Let's take the most nontrivial example, as if it works out, there is no way it could be a coincidence. Plug it in first:

`color(blue)(hatL^2) Y(d_(z^2)) = -ℏ^2[1/(sintheta)(del)/(del theta)(sintheta (delY(d_(z^2)))/(del theta)) + 1/(sin^2theta)(del^2Y(d_(z^2)))/(delphi^2)]`

`= -ℏ^2[1/(sintheta)(del)/(del theta)(sintheta (del)/(del theta)(1/2sqrt(5/pi)(3cos^2theta - 1))) + cancel(1/(sin^2theta)(del^2)/(delphi^2)(1/2sqrt(5/pi)(3cos^2theta - 1)))^(0)]`

Now what we want to do is operate on the function, and get the SAME function back when we are all done.

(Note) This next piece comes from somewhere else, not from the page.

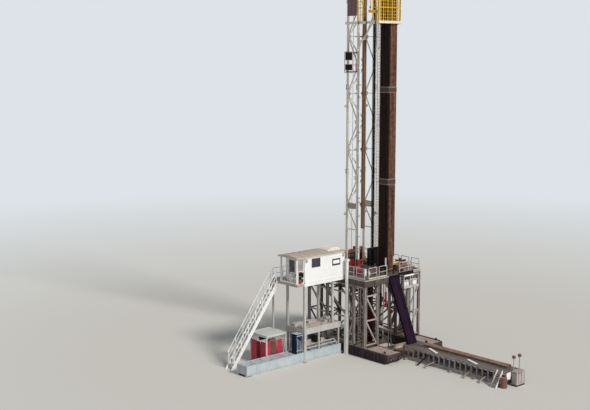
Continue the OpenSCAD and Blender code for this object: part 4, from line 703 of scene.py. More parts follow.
# %% Doghouse doors and windows
DOOR_Y, DOOR_W, DOOR_H = 0.5, 0.43, 1.02
bm, glass, iron = bmesh.new(), bmesh.new(), bmesh.new()
for wall in (DOG_LO[0], DOG_HI[0] - 0.05):
    y0, y1 = DOOR_Y - DOOR_W - 0.02, DOOR_Y - 0.02
    x0 = wall - 0.045
    for frame_y in (DOOR_Y - 0.012, DOOR_Y + DOOR_W + 0.012):
        bar(bm, (wall - 0.006, frame_y, FLOOR_Z), (wall - 0.006, frame_y, FLOOR_Z + DOOR_H), 0.012,
            0.04)
    bar(bm, (wall - 0.006, DOOR_Y - 0.03, FLOOR_Z + DOOR_H),
        (wall - 0.006, DOOR_Y + DOOR_W + 0.03, FLOOR_Z + DOOR_H), 0.012, 0.04)
    block(bm, (x0 - 0.01, y0, FLOOR_Z + 0.03), (x0 + 0.01, y1, FLOOR_Z + 0.62))
    block(bm, (x0 - 0.01, y0, FLOOR_Z + 0.92), (x0 + 0.01, y1, FLOOR_Z + DOOR_H - 0.01))
    for y in (y0 + 0.04, y1 - 0.04):
        block(bm, (x0 - 0.01, y - 0.04, FLOOR_Z + 0.62), (x0 + 0.01, y + 0.04, FLOOR_Z + 0.92))
    block(glass, (x0 - 0.003, y0 + 0.08, FLOOR_Z + 0.62), (x0 + 0.003, y1 - 0.08, FLOOR_Z + 0.92))
    for z in (FLOOR_Z + 0.15, FLOOR_Z + 0.88):
        bar(iron, (x0 - 0.014, y1 - 0.14, z), (x0 - 0.014, y1 + 0.03, z), 0.008, 0.03)
        tube(iron, [(x0, y1 + 0.012, z - 0.025), (x0, y1 + 0.012, z + 0.025)], 0.012, 8)
    tube(iron, pipe_run([(x0, y0 + 0.05, FLOOR_Z + 0.5), (x0 - 0.04, y0 + 0.05, FLOOR_Z + 0.5),
                         (x0 - 0.04, y0 + 0.12, FLOOR_Z + 0.5)], 0.015), 0.008, 8)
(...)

The first derivative of `3cos^2theta - 1` with respect to `theta` is `-6sinthetacostheta`, and the second derivative with respect to `phi` is `0`:

`= -ℏ^2[1/(sintheta)(del)/(del theta)(1/2sqrt(5/pi)sintheta (-6sinthetacostheta))]`

Now we simplify this a bit:

`= 6ℏ^2cdot 1/2sqrt(5/pi)[1/(sintheta)(del)/(del theta) (sin^2thetacostheta)]`

The first derivative of `sin^2thetacostheta` with respect to `theta` is `-sin^3theta + 2sinthetacos^2theta`, giving:

`= 6ℏ^2cdot 1/2sqrt(5/pi)[1/cancel(sintheta)(-sin^(cancel(3)^(2))theta + 2cancel(sintheta)cos^2theta)]`

`= 6ℏ^2cdot 1/2sqrt(5/pi)[(-sin^2theta + 2cos^2theta)]`

`= 6ℏ^2cdot 1/2sqrt(5/pi)[(-sin^2theta + 2cos^2theta + cos^2theta - cos^2theta)]`

`= 6ℏ^2cdot 1/2sqrt(5/pi)[3cos^2theta - (sin^2theta + cos^2theta)]`

`= color(blue)(6ℏ^2) cdot overbrace(1/2sqrt(5/pi)[3cos^2theta - 1])^(Y(d_(z^2))`

And our eigenvalue is indeed `6ℏ^2`.

If you did this on other `Y_(l)^(m_l)(theta,phi)` functions, you would find the pattern `l(l+1) ℏ^2` works. Taking the square root gives the magnitude of the orbital angular momentum, `|L|`.

Therefore,

`color(blue)(|L| = sqrt(l(l+1)) ℏ)`

You should try this on `Y_(0)^(0)` and `Y_(1)^(1)` to get the idea.